Boundaries and Decision Rules

“Quit on a good day.” “Gymnastics is what you do, not who you are.” “Pay attention to yourself; be in your own bubble.” These phrases function like code comments in high-stakes life: they prevent silent regressions into old harm. In Paris, when tension bubbled between roommates after all‑around qualification, Jordan pulled Simone into a late-night huddle with Suni Lee. They named the feelings, reset the standard—team first—and slept with peace.

Identity Practices

Hair as joy. Grillz on the podium. Beyoncé on floor. Roses and koi on skin.
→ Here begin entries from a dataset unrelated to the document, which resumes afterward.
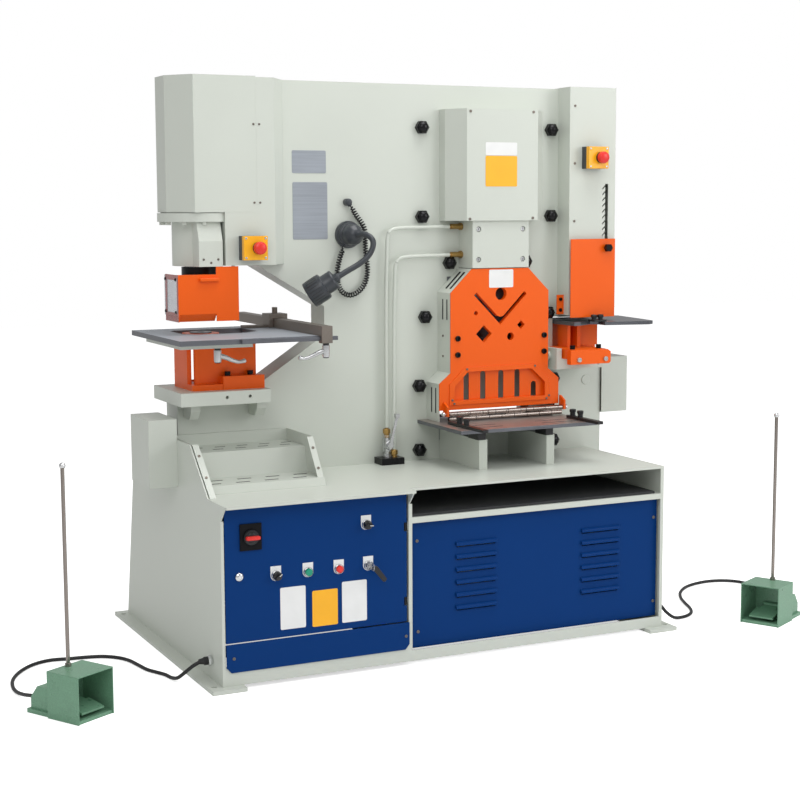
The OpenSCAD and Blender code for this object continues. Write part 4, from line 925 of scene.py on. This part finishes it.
@dataclass
class WorkLamp(Assembly):
    """Gooseneck lamp with a ribbed head, and its curly lead from the outlet to the base."""

    wire: float = 2.3
    coil: float = 9.0
    pitch: float = 8.6
    points: int = 2600
    run_out: float = 0.035
    slots: int = 26
    barrel: float = 43.0
    route: Route = (
        (-140.05, -13, 1397.4), (-136.45, -13, 1392.6), (-132.85, -13, 1387.8), (-124, -14, 1372),
        (-113, -14, 1357), (-102, -14, 1343), (-94.5, -14, 1331), (-89.5, -14, 1316),
        (-88, -14, 1298), (-88, -14, 1276), (-87, -14, 1252), (-84, -14, 1226), (-81, -14, 1191),
        (-86, -14, 1157), (-102, -14, 1130), (-130, -14, 1111), (-156, -14, 1111),
        (-176, -14, 1126), (-187, -14, 1154), (-188, -14, 1186), (-183, -14, 1214),
        (-175, -13, 1238), (-169, -12, 1252), (-169, -12, 1259), (-169, -12, 1265.7),
    )
    neck: Route = (
        (-146, -60, 1304), (-142, -80, 1303), (-134, -104, 1307), (-122, -128, 1297),
        (-117, -138, 1280), (-124, -140, 1255), (-142, -138, 1231), (-172, -136, 1210),
        (-206, -134, 1192), (-236, -132, 1175), (-243, -128, 1170),
    )

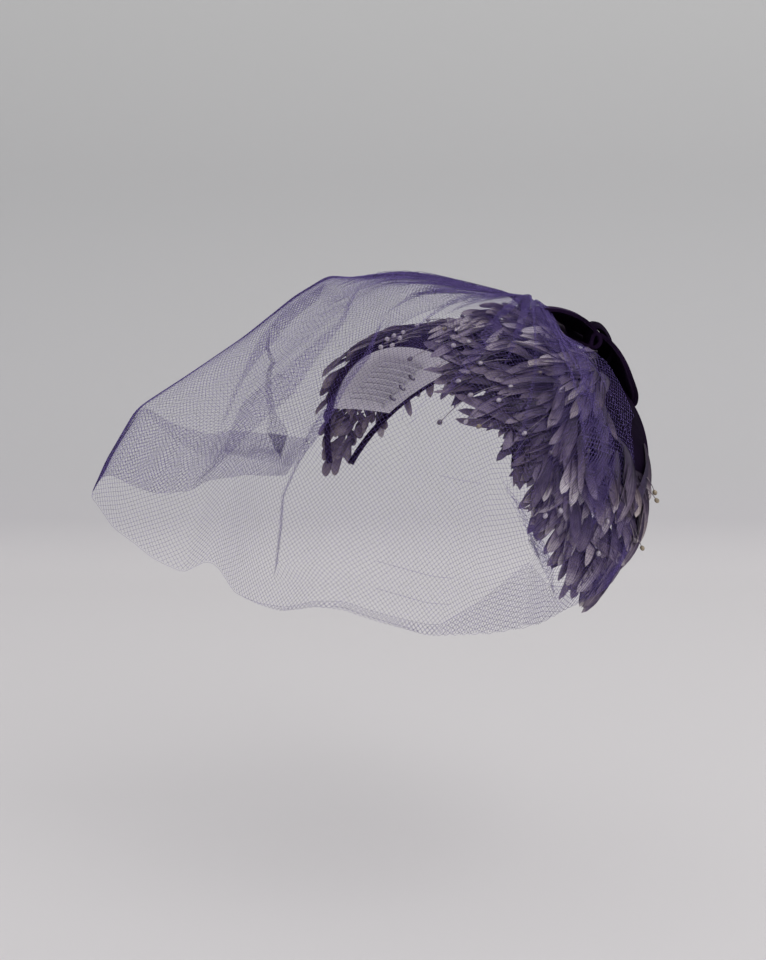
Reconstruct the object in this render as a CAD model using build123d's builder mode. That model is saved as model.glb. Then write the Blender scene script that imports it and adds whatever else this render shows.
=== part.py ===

These aren’t extras; they’re anchors. They remind Jordan—and everyone watching—who owns the performance. They also model permission for the next generation: bring all of you.

Your Toolkit

Write your three rules for hard days. Pick one physical reminder (bracelet, lock screen, lyric) you’ll carry into pressure rooms. Create a two-person hotline for late-night resets. And adopt Jordan’s competitive reframe: you don’t “lose” a medal you didn’t get—you win the one you did. That single sentence will protect months of work from one bad minute.

Bottom Line

To become “that girl” is to win the right to be yourself under lights. Build systems that make that choice automatic.